The night before we left, he said, “Tell me about girls.”
I was in a T-shirt and underwear, knees straddling his sides.
“What do you mean?” I said, unbuttoning his jeans. “You’ve been with girls.”
“What is it you like about them?”
I studied his eyes. “No,” I said. I leaned forward and kissed his lips: a quick, firm, closed-mouthed kiss.
“What’s it like?” he persisted.
I said, “It’s not like in porn. And it’s not like this. And it’s not for you to know.”
I kissed him again, purposefully, planting a seal, and he wisely let it go.
Back in Portland I said good night and drove home with the passenger seat empty. I unlocked my front door, let Bullet run in ahead of me, and dropped my backpack on the couch. “Summer?” I said, switching on a lamp.
No answer. I could hear the dog lustily drinking in the kitchen. She sauntered to her bed, flopped flat, and descended down a long sigh directly into sleep.
I stood alone in the quiet dim house, one lamp lit. I inhaled the smell of home. I wondered if this was the scent of my T-shirts, of my hair, if this was what another person smelled on me when we hugged. You don’t notice it until you leave for a while.
I looked at the telephone. I could ask Ryan. But there was a problem. I love, he’d started. The Fun Part was over.

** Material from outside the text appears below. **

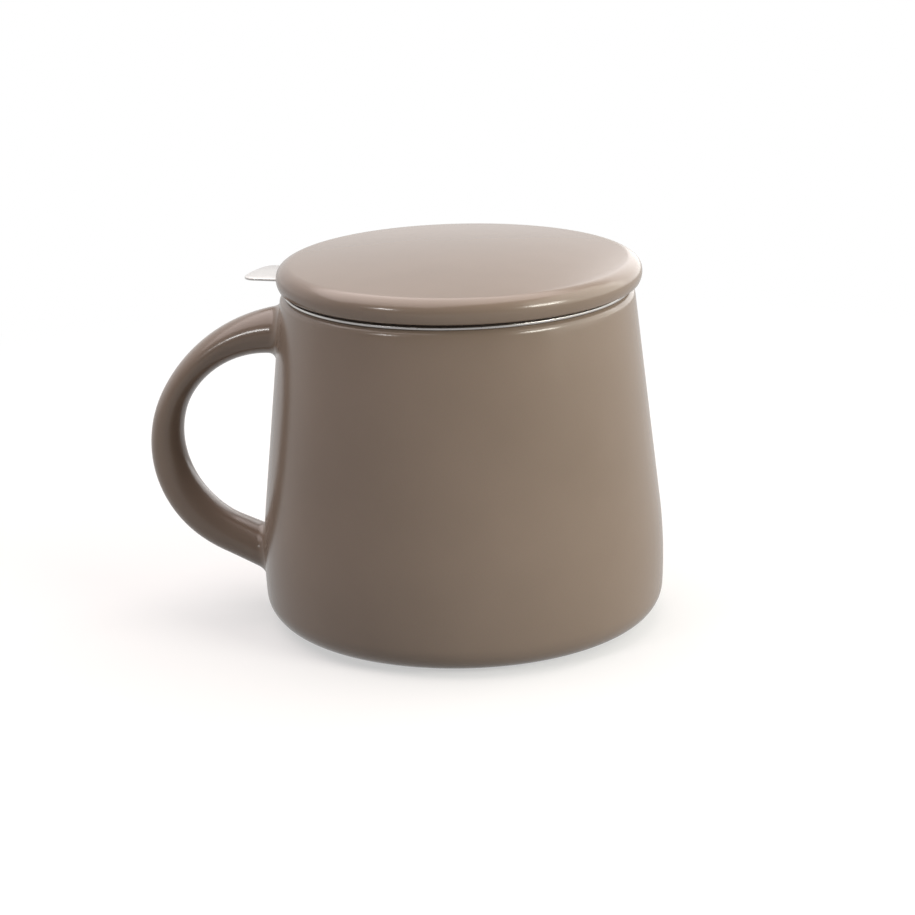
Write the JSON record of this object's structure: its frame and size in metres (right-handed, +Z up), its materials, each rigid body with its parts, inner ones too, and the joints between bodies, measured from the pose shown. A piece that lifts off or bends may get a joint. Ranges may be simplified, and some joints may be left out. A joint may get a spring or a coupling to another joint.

So I didn’t call. And the next day I cut a postcard from a letterpress test run—layers of type on the front, crisscrossed dates and words and images—and wrote Thanks for coasting. What a trip it’s been. I’m headed underground for the next few weeks to get this art show up. Consider me on an extended tour. See you on the other side. I signed it with only an X—a kiss, a rating, an illiterate signature, an unknown—and dropped it in the mail.